» Listed records:
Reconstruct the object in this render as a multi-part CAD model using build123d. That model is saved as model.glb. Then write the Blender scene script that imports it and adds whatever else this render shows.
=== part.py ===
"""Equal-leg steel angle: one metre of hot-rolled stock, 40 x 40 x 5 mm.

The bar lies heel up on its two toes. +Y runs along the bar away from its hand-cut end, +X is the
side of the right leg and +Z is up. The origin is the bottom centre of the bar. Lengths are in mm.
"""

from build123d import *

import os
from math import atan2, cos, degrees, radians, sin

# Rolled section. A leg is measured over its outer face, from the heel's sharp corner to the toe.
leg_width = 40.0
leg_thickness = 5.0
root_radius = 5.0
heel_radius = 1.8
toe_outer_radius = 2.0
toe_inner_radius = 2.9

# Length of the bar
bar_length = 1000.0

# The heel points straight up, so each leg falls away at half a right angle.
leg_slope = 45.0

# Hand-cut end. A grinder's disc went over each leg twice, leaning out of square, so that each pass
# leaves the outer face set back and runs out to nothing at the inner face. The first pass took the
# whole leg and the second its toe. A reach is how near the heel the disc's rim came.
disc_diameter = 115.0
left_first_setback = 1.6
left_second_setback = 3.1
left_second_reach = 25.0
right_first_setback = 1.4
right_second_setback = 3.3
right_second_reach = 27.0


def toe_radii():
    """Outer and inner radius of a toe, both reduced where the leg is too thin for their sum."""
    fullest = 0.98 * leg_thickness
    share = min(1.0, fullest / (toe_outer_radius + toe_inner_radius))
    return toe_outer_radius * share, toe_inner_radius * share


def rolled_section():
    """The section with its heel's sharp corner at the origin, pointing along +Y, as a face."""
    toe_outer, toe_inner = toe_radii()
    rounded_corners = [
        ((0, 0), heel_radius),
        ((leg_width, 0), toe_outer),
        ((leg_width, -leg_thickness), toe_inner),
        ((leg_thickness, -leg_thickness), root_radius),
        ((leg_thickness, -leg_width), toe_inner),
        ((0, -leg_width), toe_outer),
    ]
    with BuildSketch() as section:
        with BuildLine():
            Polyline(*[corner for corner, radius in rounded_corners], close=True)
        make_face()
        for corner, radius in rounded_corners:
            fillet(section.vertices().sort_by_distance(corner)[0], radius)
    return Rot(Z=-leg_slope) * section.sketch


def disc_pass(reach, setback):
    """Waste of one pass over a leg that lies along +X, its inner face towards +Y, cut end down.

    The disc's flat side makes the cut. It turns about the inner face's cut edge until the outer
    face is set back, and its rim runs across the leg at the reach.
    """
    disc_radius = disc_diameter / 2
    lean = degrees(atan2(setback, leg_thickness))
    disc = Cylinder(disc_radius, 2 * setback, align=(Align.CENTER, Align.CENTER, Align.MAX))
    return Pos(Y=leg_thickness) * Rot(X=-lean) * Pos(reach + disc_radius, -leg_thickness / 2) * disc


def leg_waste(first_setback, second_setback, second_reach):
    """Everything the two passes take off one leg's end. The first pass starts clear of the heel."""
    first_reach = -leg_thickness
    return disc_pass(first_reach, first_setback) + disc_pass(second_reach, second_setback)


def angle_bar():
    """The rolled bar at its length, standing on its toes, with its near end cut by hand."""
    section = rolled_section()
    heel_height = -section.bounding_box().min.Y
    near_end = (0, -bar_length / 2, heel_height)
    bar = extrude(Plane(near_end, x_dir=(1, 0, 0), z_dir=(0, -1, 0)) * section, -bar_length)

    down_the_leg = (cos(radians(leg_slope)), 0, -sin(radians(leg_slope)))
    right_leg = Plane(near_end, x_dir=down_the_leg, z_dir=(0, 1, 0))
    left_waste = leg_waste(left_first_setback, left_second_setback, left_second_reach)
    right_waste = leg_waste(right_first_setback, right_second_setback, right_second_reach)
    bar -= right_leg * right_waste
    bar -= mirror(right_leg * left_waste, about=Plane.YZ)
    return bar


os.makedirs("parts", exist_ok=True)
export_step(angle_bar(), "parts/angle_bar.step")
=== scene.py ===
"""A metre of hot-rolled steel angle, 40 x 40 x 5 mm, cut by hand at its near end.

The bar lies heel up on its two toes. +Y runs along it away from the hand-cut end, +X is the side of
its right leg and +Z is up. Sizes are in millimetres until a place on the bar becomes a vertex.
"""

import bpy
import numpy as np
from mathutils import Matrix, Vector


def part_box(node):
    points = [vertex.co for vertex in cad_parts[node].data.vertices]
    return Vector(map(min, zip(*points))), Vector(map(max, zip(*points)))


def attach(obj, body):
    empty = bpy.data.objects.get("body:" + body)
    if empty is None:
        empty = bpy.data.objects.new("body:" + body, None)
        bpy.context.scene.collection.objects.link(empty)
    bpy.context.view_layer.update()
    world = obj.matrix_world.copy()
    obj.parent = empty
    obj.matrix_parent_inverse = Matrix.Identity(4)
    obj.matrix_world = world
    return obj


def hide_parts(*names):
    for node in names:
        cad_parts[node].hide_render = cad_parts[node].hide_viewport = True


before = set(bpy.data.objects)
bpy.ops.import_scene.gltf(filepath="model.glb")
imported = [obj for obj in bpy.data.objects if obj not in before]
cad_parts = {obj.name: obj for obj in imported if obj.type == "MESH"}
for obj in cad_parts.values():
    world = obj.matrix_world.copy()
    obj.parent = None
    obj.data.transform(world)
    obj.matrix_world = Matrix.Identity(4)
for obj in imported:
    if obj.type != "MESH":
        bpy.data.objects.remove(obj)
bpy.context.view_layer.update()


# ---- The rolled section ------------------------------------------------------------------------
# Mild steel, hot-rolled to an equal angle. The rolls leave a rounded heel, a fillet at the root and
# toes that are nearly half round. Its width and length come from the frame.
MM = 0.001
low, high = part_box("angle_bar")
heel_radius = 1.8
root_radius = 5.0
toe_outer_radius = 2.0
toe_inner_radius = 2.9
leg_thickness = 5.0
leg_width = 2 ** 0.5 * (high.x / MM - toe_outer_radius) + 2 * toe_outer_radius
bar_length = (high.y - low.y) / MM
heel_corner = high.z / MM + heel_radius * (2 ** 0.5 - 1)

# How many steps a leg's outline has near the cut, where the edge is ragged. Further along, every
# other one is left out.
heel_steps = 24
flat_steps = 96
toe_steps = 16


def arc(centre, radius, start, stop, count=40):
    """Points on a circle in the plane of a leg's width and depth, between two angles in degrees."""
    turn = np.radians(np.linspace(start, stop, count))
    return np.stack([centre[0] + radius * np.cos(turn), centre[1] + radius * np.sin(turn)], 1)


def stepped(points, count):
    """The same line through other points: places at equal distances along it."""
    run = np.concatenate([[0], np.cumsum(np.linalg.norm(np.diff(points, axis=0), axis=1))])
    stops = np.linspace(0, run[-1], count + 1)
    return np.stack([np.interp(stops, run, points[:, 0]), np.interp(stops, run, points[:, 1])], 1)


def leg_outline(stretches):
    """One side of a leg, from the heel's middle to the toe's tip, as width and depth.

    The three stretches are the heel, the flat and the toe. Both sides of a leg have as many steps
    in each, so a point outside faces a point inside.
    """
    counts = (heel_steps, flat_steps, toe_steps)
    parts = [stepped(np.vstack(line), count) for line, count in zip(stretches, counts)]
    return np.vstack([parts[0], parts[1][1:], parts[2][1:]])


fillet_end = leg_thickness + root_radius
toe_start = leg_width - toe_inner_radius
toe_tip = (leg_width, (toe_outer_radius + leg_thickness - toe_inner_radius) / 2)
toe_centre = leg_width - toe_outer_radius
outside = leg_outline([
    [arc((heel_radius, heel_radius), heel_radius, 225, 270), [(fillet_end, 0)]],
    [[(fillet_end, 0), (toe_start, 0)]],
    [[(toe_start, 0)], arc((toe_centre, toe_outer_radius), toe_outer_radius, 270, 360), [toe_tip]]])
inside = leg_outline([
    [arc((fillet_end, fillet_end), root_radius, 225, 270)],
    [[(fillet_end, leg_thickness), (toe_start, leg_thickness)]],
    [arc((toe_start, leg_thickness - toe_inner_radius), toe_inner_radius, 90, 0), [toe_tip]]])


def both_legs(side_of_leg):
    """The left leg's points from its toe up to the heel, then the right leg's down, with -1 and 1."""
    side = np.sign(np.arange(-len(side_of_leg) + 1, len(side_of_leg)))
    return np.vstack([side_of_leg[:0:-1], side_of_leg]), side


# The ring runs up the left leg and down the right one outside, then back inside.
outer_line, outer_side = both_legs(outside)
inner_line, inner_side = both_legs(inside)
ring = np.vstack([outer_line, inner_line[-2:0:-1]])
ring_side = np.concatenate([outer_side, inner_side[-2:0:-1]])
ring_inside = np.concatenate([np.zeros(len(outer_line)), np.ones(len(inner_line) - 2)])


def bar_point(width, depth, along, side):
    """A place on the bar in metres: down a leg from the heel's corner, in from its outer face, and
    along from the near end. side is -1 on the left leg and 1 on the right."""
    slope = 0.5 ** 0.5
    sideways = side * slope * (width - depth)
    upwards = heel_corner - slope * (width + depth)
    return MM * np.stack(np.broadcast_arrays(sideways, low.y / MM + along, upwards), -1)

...

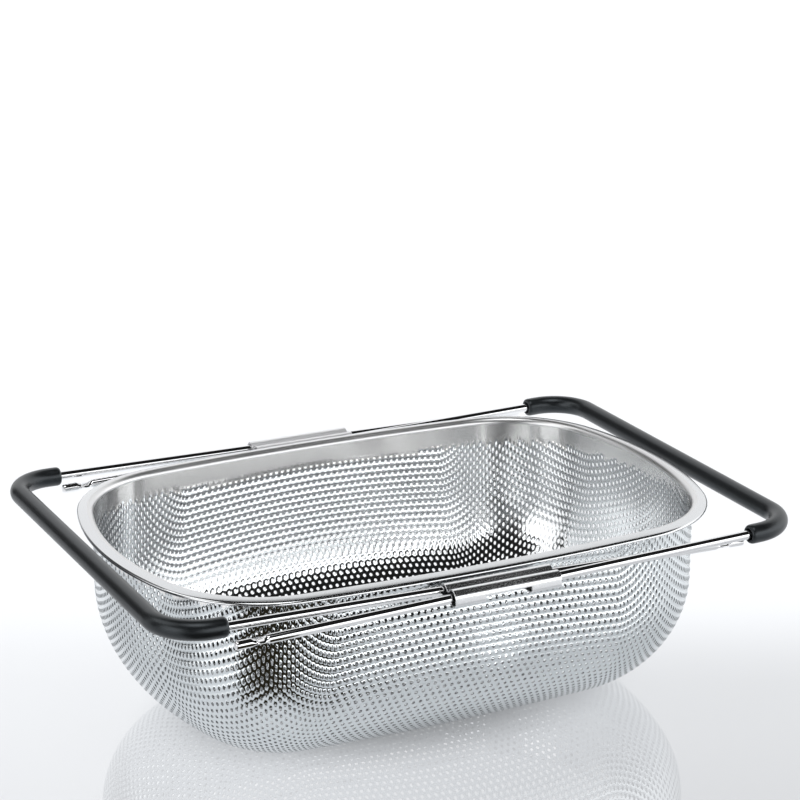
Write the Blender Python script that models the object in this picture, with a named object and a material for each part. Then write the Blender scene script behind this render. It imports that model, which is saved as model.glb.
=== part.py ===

==

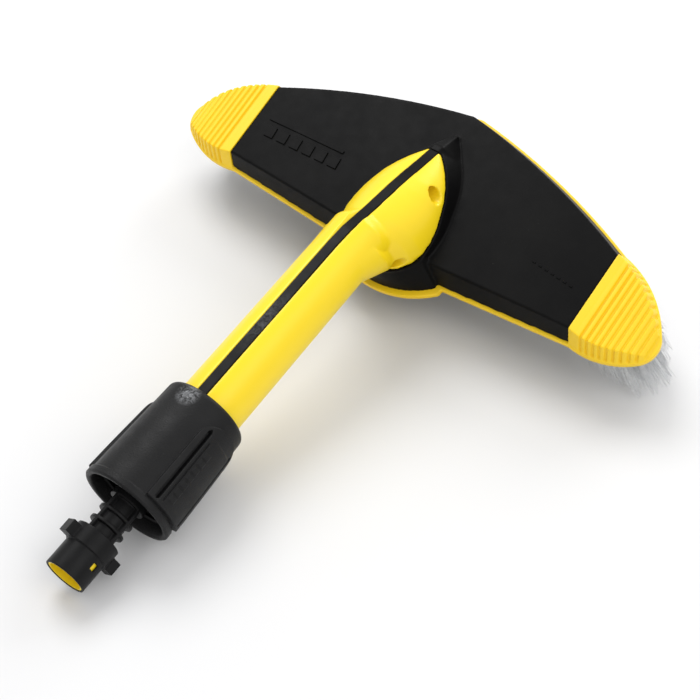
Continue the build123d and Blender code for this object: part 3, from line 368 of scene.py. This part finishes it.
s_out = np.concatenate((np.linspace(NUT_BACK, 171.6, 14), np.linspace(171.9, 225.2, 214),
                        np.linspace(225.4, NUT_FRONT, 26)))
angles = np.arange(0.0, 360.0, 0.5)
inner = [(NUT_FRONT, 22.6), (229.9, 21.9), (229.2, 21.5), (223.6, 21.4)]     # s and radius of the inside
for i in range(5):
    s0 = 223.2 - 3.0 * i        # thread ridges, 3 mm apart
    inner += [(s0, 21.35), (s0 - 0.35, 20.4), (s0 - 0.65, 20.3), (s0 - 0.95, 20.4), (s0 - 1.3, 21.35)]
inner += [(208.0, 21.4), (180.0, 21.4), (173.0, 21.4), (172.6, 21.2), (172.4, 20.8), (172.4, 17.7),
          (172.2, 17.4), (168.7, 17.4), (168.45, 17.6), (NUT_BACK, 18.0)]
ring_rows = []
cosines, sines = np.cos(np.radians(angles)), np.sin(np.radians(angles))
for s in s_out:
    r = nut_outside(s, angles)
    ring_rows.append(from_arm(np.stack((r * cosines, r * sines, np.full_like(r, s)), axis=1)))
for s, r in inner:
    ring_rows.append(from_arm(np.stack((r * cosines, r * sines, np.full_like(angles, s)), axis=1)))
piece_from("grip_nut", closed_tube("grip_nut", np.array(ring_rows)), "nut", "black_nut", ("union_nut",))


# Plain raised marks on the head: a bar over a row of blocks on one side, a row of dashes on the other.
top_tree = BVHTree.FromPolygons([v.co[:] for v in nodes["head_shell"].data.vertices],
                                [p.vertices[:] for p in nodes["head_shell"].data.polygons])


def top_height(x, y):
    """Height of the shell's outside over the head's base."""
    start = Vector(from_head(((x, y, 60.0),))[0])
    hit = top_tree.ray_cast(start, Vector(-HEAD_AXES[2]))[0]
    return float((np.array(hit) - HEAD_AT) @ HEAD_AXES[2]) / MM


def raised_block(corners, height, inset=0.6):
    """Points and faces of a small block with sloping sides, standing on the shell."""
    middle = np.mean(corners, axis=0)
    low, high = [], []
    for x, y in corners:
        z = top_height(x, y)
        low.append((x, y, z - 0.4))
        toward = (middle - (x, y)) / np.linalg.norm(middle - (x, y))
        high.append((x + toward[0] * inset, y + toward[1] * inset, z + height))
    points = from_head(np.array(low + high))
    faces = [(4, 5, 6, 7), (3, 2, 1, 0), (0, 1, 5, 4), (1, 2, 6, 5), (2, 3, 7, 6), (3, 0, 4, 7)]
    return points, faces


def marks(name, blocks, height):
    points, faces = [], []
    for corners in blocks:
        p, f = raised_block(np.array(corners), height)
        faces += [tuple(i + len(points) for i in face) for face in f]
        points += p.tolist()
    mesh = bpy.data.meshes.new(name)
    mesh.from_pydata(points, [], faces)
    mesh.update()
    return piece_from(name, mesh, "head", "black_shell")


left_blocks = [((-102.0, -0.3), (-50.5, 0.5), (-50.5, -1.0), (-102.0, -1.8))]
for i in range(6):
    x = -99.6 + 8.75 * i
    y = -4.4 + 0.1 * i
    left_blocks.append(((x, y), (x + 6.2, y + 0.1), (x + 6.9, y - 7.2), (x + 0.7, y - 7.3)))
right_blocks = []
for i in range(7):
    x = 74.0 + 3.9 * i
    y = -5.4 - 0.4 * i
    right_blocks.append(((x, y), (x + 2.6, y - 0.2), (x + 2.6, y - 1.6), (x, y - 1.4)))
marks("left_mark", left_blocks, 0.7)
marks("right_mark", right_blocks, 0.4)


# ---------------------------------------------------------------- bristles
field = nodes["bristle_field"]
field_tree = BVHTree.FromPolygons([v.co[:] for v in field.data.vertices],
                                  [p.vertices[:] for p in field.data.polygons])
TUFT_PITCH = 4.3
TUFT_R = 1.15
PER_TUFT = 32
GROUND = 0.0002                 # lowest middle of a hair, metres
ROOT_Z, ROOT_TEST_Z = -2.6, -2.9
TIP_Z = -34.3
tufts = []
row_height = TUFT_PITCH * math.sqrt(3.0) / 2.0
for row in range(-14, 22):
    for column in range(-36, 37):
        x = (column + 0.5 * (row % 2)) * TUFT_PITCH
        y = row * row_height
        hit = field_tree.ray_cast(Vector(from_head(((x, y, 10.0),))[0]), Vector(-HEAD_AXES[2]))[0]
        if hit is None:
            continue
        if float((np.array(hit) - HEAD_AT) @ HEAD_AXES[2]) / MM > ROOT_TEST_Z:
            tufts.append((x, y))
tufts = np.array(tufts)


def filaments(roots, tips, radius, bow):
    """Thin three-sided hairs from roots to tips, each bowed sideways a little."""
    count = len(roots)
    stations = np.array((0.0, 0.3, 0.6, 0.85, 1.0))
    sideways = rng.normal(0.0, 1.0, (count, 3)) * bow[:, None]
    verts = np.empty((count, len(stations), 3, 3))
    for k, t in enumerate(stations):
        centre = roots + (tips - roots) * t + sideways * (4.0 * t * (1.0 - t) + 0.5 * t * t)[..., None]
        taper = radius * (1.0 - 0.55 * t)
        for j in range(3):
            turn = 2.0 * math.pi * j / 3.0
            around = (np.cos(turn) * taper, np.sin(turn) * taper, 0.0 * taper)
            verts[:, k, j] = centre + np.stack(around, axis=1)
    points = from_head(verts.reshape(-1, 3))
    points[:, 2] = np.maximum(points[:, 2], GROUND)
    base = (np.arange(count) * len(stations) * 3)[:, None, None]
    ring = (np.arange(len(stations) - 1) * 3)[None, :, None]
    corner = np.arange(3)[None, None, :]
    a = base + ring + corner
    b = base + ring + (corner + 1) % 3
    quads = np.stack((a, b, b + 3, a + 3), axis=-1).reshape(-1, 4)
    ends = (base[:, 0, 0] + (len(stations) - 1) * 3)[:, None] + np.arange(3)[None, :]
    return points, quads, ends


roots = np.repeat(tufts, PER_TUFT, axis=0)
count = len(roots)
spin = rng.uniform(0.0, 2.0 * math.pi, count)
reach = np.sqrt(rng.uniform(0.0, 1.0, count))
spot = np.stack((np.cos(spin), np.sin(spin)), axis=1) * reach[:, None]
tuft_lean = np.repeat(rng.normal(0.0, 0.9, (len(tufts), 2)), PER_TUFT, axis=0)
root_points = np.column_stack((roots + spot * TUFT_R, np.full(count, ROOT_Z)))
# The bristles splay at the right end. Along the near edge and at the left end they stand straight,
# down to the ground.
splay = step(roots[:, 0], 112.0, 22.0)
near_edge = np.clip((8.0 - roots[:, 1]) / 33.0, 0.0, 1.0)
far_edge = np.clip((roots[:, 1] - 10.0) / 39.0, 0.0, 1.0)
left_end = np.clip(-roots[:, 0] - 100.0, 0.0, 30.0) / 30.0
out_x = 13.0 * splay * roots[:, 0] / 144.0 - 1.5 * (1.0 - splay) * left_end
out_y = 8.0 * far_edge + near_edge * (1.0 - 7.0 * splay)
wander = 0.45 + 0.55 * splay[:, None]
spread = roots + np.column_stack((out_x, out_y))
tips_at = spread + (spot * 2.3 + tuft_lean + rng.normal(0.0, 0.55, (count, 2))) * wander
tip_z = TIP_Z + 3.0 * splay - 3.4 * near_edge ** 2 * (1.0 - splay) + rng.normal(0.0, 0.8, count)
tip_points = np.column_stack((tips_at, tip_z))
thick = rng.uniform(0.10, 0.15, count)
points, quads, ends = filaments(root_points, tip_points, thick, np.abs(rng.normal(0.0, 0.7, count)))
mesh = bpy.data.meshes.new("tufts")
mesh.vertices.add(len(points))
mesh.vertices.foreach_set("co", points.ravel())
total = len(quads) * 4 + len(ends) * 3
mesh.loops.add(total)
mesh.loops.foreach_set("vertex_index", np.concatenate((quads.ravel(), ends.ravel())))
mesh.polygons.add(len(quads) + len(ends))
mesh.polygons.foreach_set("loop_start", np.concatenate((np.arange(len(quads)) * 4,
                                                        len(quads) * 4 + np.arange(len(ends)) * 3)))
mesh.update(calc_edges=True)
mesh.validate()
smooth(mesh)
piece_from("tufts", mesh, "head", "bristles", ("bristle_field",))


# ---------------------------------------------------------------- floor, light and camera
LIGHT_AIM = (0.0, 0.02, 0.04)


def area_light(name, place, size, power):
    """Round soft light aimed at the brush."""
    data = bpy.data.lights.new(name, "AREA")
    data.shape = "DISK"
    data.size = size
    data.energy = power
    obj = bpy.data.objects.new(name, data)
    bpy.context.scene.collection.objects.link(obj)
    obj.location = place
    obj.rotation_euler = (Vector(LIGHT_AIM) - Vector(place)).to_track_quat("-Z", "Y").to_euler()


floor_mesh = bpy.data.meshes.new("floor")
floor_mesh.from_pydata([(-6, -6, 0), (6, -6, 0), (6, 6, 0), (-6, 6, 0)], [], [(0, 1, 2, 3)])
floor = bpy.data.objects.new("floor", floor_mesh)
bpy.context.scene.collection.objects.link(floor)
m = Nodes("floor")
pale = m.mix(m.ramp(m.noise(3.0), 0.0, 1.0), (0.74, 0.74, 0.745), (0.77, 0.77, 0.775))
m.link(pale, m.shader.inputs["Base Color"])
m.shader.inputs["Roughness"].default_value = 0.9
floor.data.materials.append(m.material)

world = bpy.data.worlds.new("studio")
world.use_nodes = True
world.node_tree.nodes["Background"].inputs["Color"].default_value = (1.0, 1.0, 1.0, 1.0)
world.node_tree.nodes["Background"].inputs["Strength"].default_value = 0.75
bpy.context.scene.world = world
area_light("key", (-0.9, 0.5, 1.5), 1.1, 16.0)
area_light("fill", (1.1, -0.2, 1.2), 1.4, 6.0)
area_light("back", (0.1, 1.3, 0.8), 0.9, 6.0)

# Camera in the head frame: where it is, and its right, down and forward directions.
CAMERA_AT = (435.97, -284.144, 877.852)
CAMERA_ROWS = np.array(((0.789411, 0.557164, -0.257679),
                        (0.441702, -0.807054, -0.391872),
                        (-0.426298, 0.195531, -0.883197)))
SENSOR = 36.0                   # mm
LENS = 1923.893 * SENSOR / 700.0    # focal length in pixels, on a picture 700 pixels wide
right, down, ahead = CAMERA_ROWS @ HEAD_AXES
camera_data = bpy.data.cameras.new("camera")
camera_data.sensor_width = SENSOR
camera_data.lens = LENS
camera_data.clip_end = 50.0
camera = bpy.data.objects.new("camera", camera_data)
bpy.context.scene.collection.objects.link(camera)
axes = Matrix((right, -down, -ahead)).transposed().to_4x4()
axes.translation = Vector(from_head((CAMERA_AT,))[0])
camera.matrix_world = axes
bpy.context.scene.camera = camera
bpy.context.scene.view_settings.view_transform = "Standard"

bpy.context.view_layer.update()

» Written instruction: Exactly as written, return the lines from the line containing "(cos(radians(leg_slope)), 0, -sin(radians(leg_slope)))" through the line containing "obj.matrix_parent_inverse = Matrix.Identity(4)", both included.

» Problem solution:
    down_the_leg = (cos(radians(leg_slope)), 0, -sin(radians(leg_slope)))
    right_leg = Plane(near_end, x_dir=down_the_leg, z_dir=(0, 1, 0))
    left_waste = leg_waste(left_first_setback, left_second_setback, left_second_reach)
    right_waste = leg_waste(right_first_setback, right_second_setback, right_second_reach)
    bar -= right_leg * right_waste
    bar -= mirror(right_leg * left_waste, about=Plane.YZ)
    return bar


os.makedirs("parts", exist_ok=True)
export_step(angle_bar(), "parts/angle_bar.step")
=== scene.py ===
"""A metre of hot-rolled steel angle, 40 x 40 x 5 mm, cut by hand at its near end.

The bar lies heel up on its two toes. +Y runs along it away from the hand-cut end, +X is the side of
its right leg and +Z is up. Sizes are in millimetres until a place on the bar becomes a vertex.
"""

import bpy
import numpy as np
from mathutils import Matrix, Vector


def part_box(node):
    points = [vertex.co for vertex in cad_parts[node].data.vertices]
    return Vector(map(min, zip(*points))), Vector(map(max, zip(*points)))


def attach(obj, body):
    empty = bpy.data.objects.get("body:" + body)
    if empty is None:
        empty = bpy.data.objects.new("body:" + body, None)
        bpy.context.scene.collection.objects.link(empty)
    bpy.context.view_layer.update()
    world = obj.matrix_world.copy()
    obj.parent = empty
    obj.matrix_parent_inverse = Matrix.Identity(4)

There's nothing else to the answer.